Justice ZAHRA notes that, as a wordsmith and a member of this Court, he finds it “an unremarkable proposition that spaces between words matter.” As a blind person who is also a wordsmith and a member of this Court, I find it unremarkable to note that the lack of visual spacing has never mattered much to me.
Justice David Viviano (R), dissenting:
Both by constitutional mandate and statutory law, plaintiff, as the proponent of the petition, was required to place the “full text” of the amendment on the petition. Const 1963, art 12, § 2; MCL 168.482(3). The petition that plaintiff circulated, however, lacked any discernable spaces between the words in the core provisions of the amendment. The specific legal question presented is whether these petitions, with the key words jammed together, contain the “full text” of the amendment. I conclude that they do not. The “full text” requirement means just that: the full text. The language on the petitions is not the full text that plaintiff seeks to insert into the Constitution, as the latter language contains the spacing the former lacks. The petition therefore has failed to meet the legal prerequisites for being placed on the ballot, and a writ of mandamus should not be issued. I therefore dissent from the Court’s order today ordering the petition to be certified for the ballot.

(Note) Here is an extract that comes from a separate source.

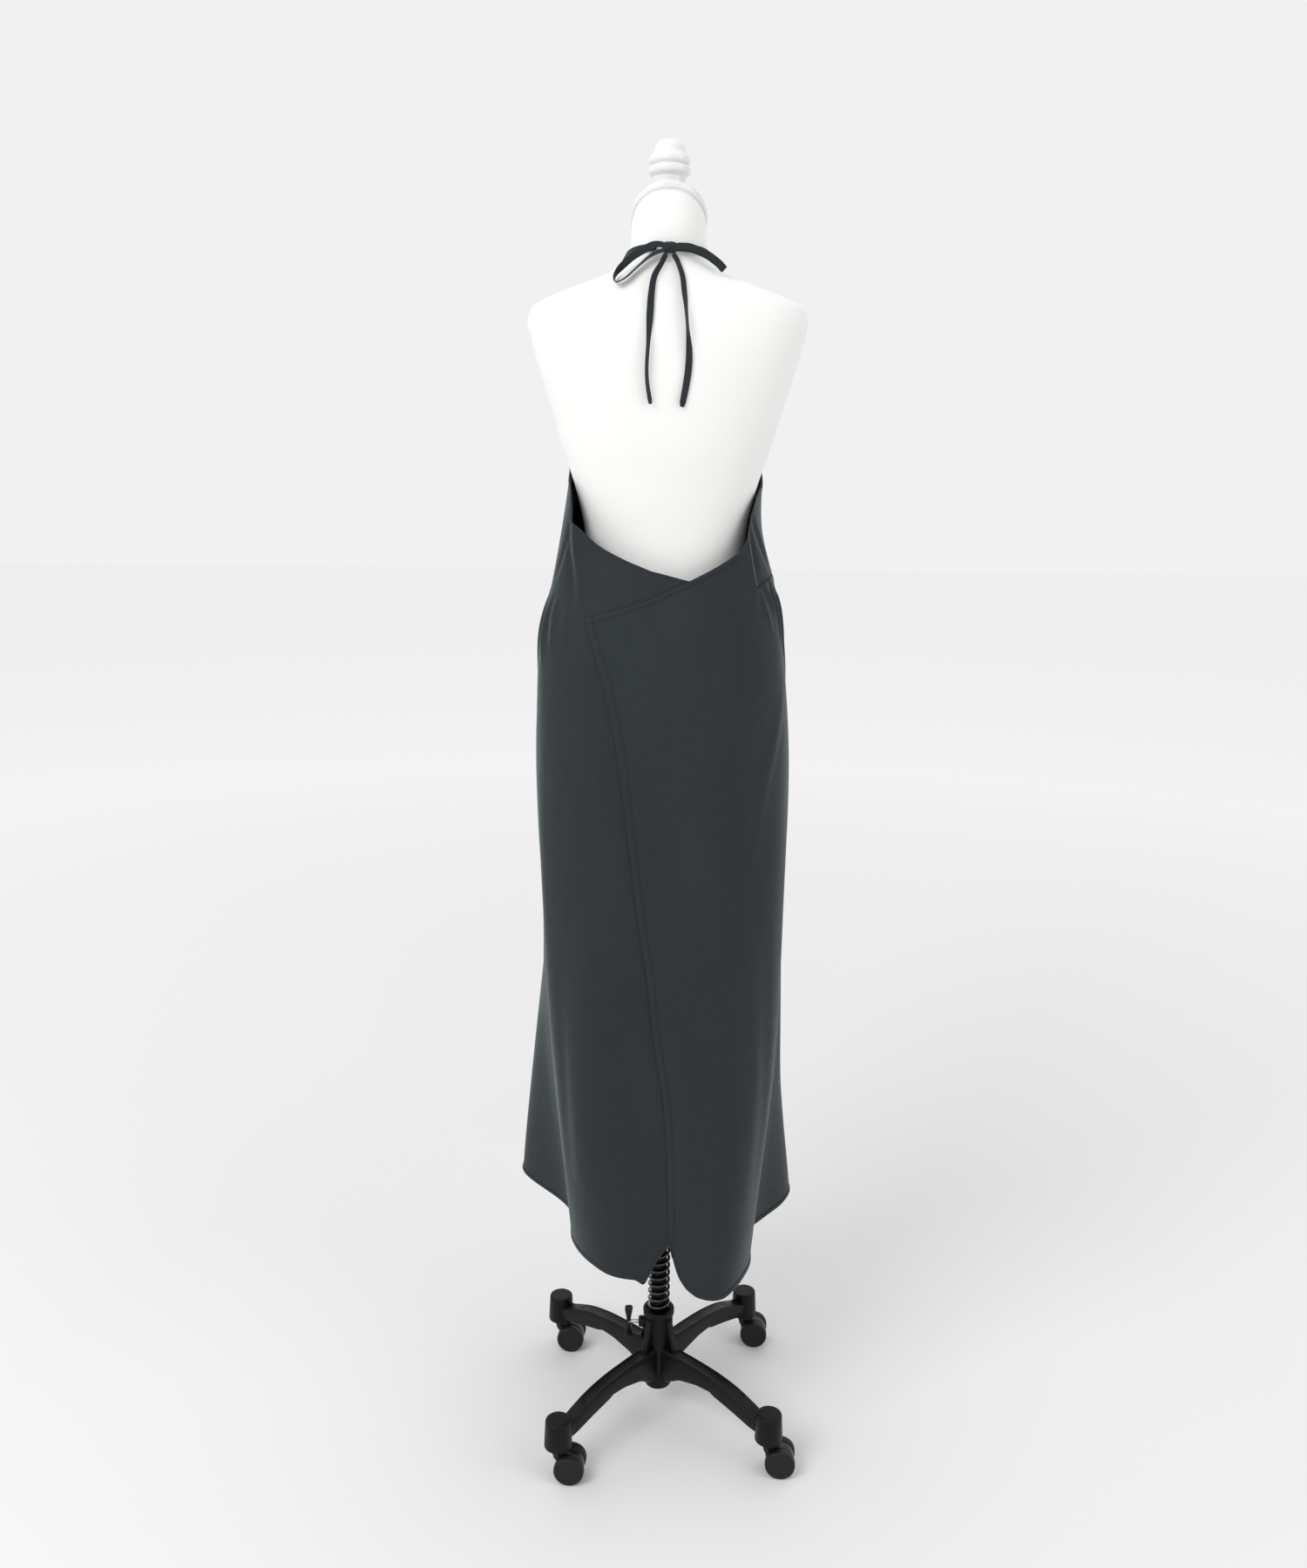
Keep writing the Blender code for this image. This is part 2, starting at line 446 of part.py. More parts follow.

The Republican attempt to block the Michigan Right to Reproductive Freedom Initiative from appearing on the ballot was averted by a state Supreme Court faithful to the democratic process, illustrating the immense importance of participating in state elections. Democrats currently enjoy a 4-3 majority on the Michigan court. One justice from each party faces voters this year (Richard Bernstein and Brian Zahra, respectively). Republicans need to win both seats to regain control.